Antonio, I won't have time to look at your code until I get back to work on Monday and just looking at it right now I am not following how it work but once I see output the light bulb in my head usually turns on. Two thoughts do come to my mind.
1) As Dave stated, I do need to know what the line terminators are. If there is a CR\LF or just a LF, I need to know that before I upload the file to our mainframe. Dave's code works perfect for that.
2) I see a lot of SET /P statements in your code. Is not SET /P limited to 1026 bytes? I deal with very large text files. Some times the line lengths can be 9000 bytes long.
1) As Dave stated, I do need to know what the line terminators are. If there is a CR\LF or just a LF, I need to know that before I upload the file to our mainframe. Dave's code works perfect for that.
2) I see a lot of SET /P statements in your code. Is not SET /P limited to 1026 bytes? I deal with very large text files. Some times the line lengths can be 9000 bytes long.
Re: Determining the number of lines in a file.
The SET /P line length limit is not an issue, only the FINDSTR offset prefix is needed from the line.
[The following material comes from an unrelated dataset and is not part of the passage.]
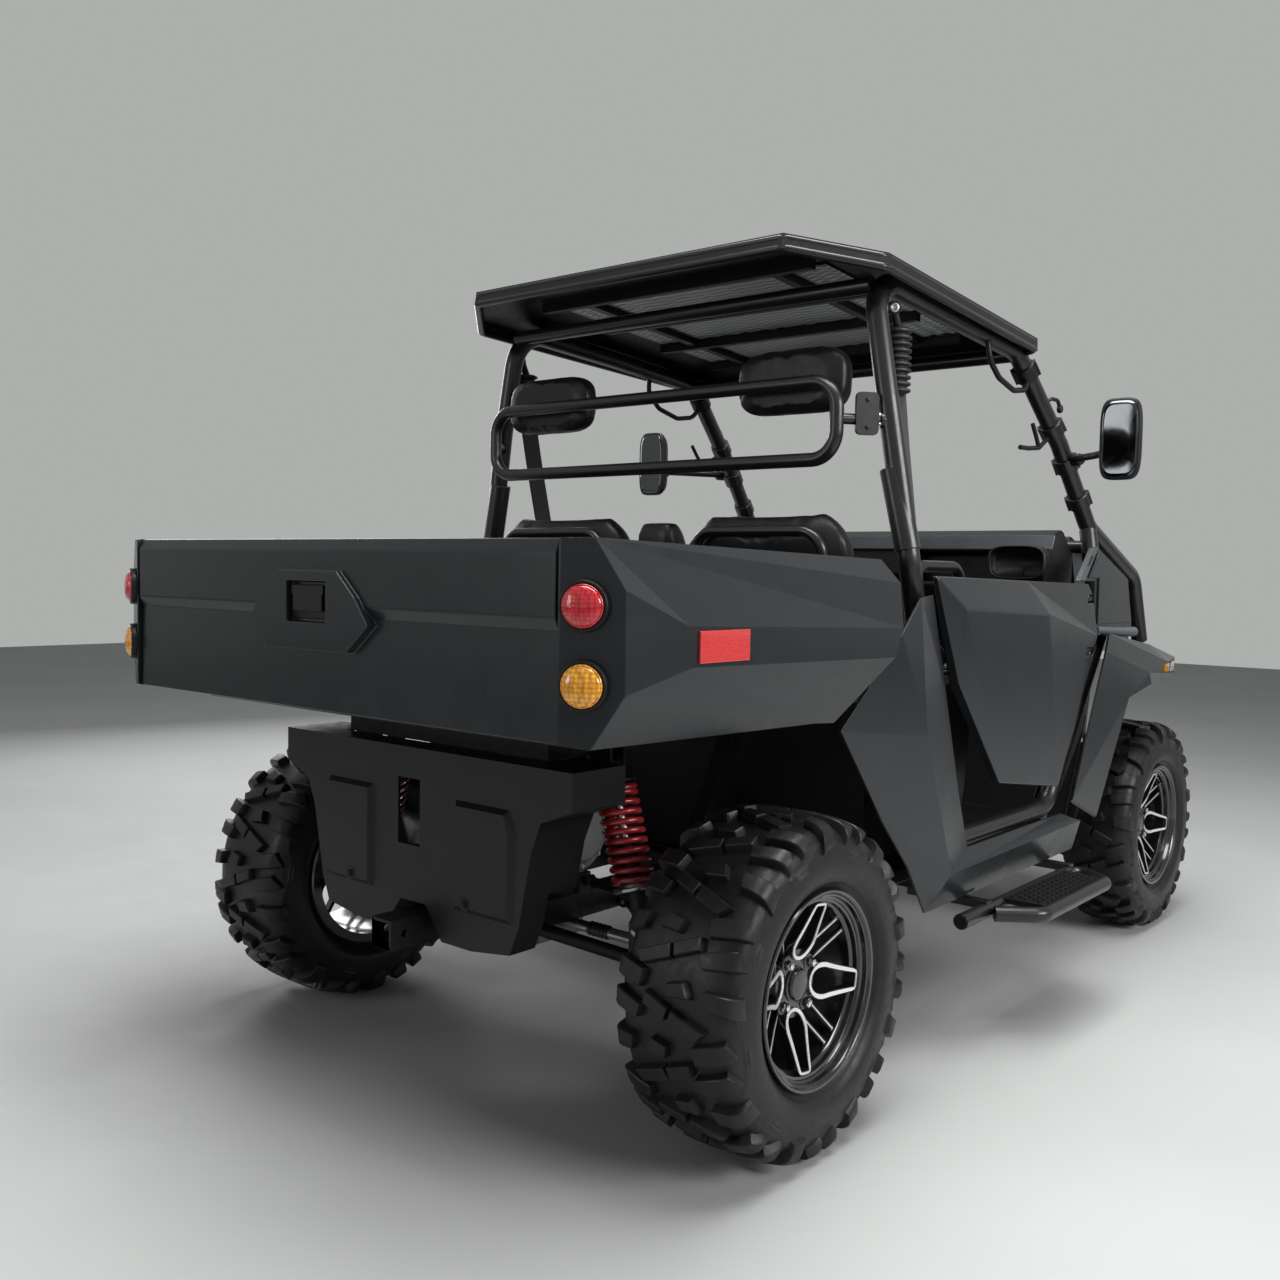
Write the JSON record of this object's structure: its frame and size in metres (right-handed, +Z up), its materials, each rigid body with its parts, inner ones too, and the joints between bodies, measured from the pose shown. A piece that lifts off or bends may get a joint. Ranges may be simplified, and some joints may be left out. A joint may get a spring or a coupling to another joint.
{
  "type": "side-by-side utility vehicle",
  "caption": "Side-by-side utility vehicle with open tube cage, roof, half doors, tilting load bed with tailgate and rolling, steered wheels.",
  "frame": {"origin": "on the ground, under the middle of the vehicle's box", "axes": "+X forward, +Y to the vehicle's left, +Z up"},
  "size_m": [3.069, 1.793, 1.84],
  "materials": {
    "body_panel": "satin charcoal paint on moulded panels",
    "cage_black": "satin black powder coat",
    "frame_black": "matte black paint",
    "moulded_black": "black moulded plastic with a fine grain",
    "seat_black": "black vinyl seat cover",
    "tyre": "black tyre rubber",
    "rim_gloss": "gloss black with machined bright edges",
    "spring_red": "red powder coat",
    "steel": "zinc-plated and turned steel",
    "motor_grey": "cast aluminium housing",
    "battery_grey": "painted steel case",
    "lens_red": "red lens",
    "lens_amber": "amber lens",
    "lens_clear": "clear lens",
    "webbing": "black woven webbing and rubber bellows",
    "wheel_grip": "soft black grip"
  },
  "bodies": {
    "chassis": {"battery_box": "battery_grey", "bed_rails": "frame_black", "cage": "cage_black", "chassis_frame": "frame_black", "dash_panel": "moulded_black", "drive_motor": "motor_grey", "floor_pan": "moulded_black", "front_bumper": "cage_black", "front_fender_left": "body_panel", "front_fender_right": "body_panel", "front_frame": "frame_black", "headlamps": "lens_clear", "hitch_receiver": "frame_black", "hood": "body_panel", "marker_lamps": "lens_amber", "mirrors": "moulded_black", "rear_cover": "moulded_black", "rear_frame": "frame_black", "rear_guard": "cage_black", "rear_hubs": "steel", "roof_panel": "moulded_black", "seat_backs": "seat_black", "seat_base": "moulded_black", "seat_belts": "webbing", "seat_cushions": "seat_black", "seat_tubes": "cage_black", "shocks": "steel", "side_panel_left": "body_panel", "side_panel_right": "body_panel", "side_steps": "cage_black", "springs": "spring_red", "steering_column": "steel", "suspension_arms": "frame_black"},
    "bed": {"bed_tub": "frame_black", "bed_side_left": "body_panel", "bed_side_right": "body_panel", "tail_lamps_red": "lens_red", "tail_lamps_amber": "lens_amber"},
    "tailgate": {"tailgate": "body_panel", "tailgate_latch": "moulded_black"},
    "door_left": {"door_left": "body_panel"},
    "door_right": {"door_right": "body_panel"},
    "steering_wheel": {"steering_wheel": "wheel_grip"},
    "knuckle_left": {"knuckle_left": "steel"},
    "knuckle_right": {"knuckle_right": "steel"},
    "wheel_front_left": {"tyre_front_left": "tyre", "rim_front_left": "rim_gloss"},
    "wheel_front_right": {"tyre_front_right": "tyre", "rim_front_right": "rim_gloss"},
    "wheel_rear_left": {"tyre_rear_left": "tyre", "rim_rear_left": "rim_gloss"},
    "wheel_rear_right": {"tyre_rear_right": "tyre", "rim_rear_right": "rim_gloss"}
  },
  "joints": [
    {"name": "steer_left", "type": "hinge", "parent": "chassis", "child": "knuckle_left", "pos_m": [1.14, 0.545, 0.327], "axis": [0, 0, 1], "range_deg": [-30, 30]},
    {"name": "wheel_front_left_spin", "type": "hinge", "parent": "knuckle_left", "child": "wheel_front_left", "pos_m": [1.14, 0.6485, 0.327], "axis": [0, 1, 0], "continuous": true},
    {"name": "wheel_rear_left_spin", "type": "hinge", "parent": "chassis", "child": "wheel_rear_left", "pos_m": [-0.94, 0.672, 0.327], "axis": [0, 1, 0], "continuous": true},
    {"name": "door_left_hinge", "type": "hinge", "parent": "chassis", "child": "door_left", "pos_m": [0.53, 0.717, 0.95], "axis": [0, 0, -1], "range_deg": [0, 70]},
    {"name": "steer_right", "type": "hinge", "parent": "chassis", "child": "knuckle_right", "pos_m": [1.14, -0.545, 0.327], "axis": [0, 0, 1], "range_deg": [-30, 30]},
    {"name": "wheel_front_right_spin", "type": "hinge", "parent": "knuckle_right", "child": "wheel_front_right", "pos_m": [1.14, -0.6485, 0.327], "axis": [0, 1, 0], "continuous": true},
    {"name": "wheel_rear_right_spin", "type": "hinge", "parent": "chassis", "child": "wheel_rear_right", "pos_m": [-0.94, -0.672, 0.327], "axis": [0, 1, 0], "continuous": true},
    {"name": "door_right_hinge", "type": "hinge", "parent": "chassis", "child": "door_right", "pos_m": [0.53, -0.717, 0.95], "axis": [0, 0, 1], "range_deg": [0, 70]},
    {"name": "steering_turn", "type": "hinge", "parent": "chassis", "child": "steering_wheel", "pos_m": [0.24, 0.33, 1.12], "axis": [-0.8988, 0, 0.4384], "range_deg": [-270, 270]},
    {"name": "bed_tilt", "type": "hinge", "parent": "chassis", "child": "bed", "pos_m": [-1.165, 0, 0.795], "axis": [0, -1, 0], "range_deg": [0, 38]},
    {"name": "tailgate_hinge", "type": "hinge", "parent": "bed", "child": "tailgate", "pos_m": [-1.505, 0, 0.85], "axis": [0, -1, 0], "range_deg": [0, 90]}
  ],
  "couplings": [
    {"joint": "steer_right", "follows": "steer_left", "ratio": 1},
    {"joint": "steering_turn", "follows": "steer_left", "ratio": 9}
  ]
}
Antonio's technique uses chained pipes. The last pipe target only processes a single line and then terminates, which causes the prior pipes to terminate with a non-existent pipe error. This is why it is so fast: FINDSTR never gets a chance to finish scanning the entire file. The pipe failure error messages are redirected to nul.
The technique really doesn't help you much if you are using my FC technique and all of your line lengths are less than some predetermined maximum length. But if the line length is open ended, it can be used to quickly determine how large the comparison file needs to be for my FC technique.
Dave Benham
Antonio's technique uses chained pipes. The last pipe target only processes a single line and then terminates, which causes the prior pipes to terminate with a non-existent pipe error. This is why it is so fast: FINDSTR never gets a chance to finish scanning the entire file. The pipe failure error messages are redirected to nul.
The technique really doesn't help you much if you are using my FC technique and all of your line lengths are less than some predetermined maximum length. But if the line length is open ended, it can be used to quickly determine how large the comparison file needs to be for my FC technique.
Dave Benham
Re: Determining the number of lines in a file.
No temp file
Code: Select all
@echo off
for /F "tokens=2 delims=:=" %%a in ('findstr /O "." "%~1" 2^>NUL ^| findstr /v "0:" 2^>nul ^| ( set /p "1=" ^& set 1 ^)') do set line=%%a
echo %line%
pause
Re: Determining the number of lines in a file.
I borrowed Dave's method to get the EOL size and foxidrive's format to get the line length with no temp file, and completed my solution. Here it is:
Antonio
Code: Select all
@echo off
setlocal EnableDelayedExpansion
set fileSize=%~Z1
echo File size: %fileSize%
rem Get the length of the first line
for /F "tokens=2 delims==:" %%a in (
'findstr /O "^" "%~1" 2^>NUL ^| findstr /V "^0:" 2^>NUL ^| (set /P @^=^& set @ ^)'
) do set lineLen=%%a
echo Line length: %lineLen%
rem Get the EOL size (1=LF, 2=CR+LF)
set EOLSize=0
del tempFile.tmp 2>NUL
fsutil file createnew tempFile.tmp %lineLen% > NUL
for /F %%a in ('fc /B "%~1" tempFile.tmp ^| findstr /C:" 0D " /C:" 0A "') do set /A EOLSize+=1
del tempFile.tmp
echo EOL size: %EOLSize%
set /A recordLen=lineLen-EOLSize
echo -----------------------------
echo Record length: %recordLen%
rem Split the file size in groups of 4 digits
set N=0
:nextGroup
set group=%fileSize:~-4%
:checkLeftZero
if "%group:~0,1%" neq "0" goto noLeftZero
set group=%group:~1%
if defined group goto checkLeftZero
:noLeftZero
if not defined group set group=0
set /A N+=1
set group[%N%]=%group%
set fileSize=%fileSize:~0,-4%
if defined fileSize goto nextGroup
rem Divide the groups by the line length and assemble the quotient
set quotient=
set remainder=0
for /L %%i in (%N%,-1,1) do (
set /A group=remainder*10000+group[%%i], group[%%i]=group/lineLen, remainder=group%%lineLen
if not defined quotient (
if !group[%%i]! neq 0 set quotient=!group[%%i]!
) else (
set group=000!group[%%i]!
set quotient=!quotient!!group:~-4!
)
)
echo Number of records: %quotient%
echo -----------------------------
echo Remainder: %remainder%
echo/
rem Analyze the remainder
if %remainder% equ 0 (
echo Format correct
if %EOLSize% equ 1 echo (perhaps last line have EOF instead the EOL = LF^)
) else if %remainder% equ 1 (
echo EOF inserted at end of file
) else (
set /A missing=lineLen-remainder
if !missing! equ %EOLSize% (
echo Last line have not EOL
) else (
echo FORMAT INCORRECT
)
)
echo/
Antonio
Re: Determining the number of lines in a file.
Thanks for all the feedback guys. I will test out some of this new code when I got some free time at work.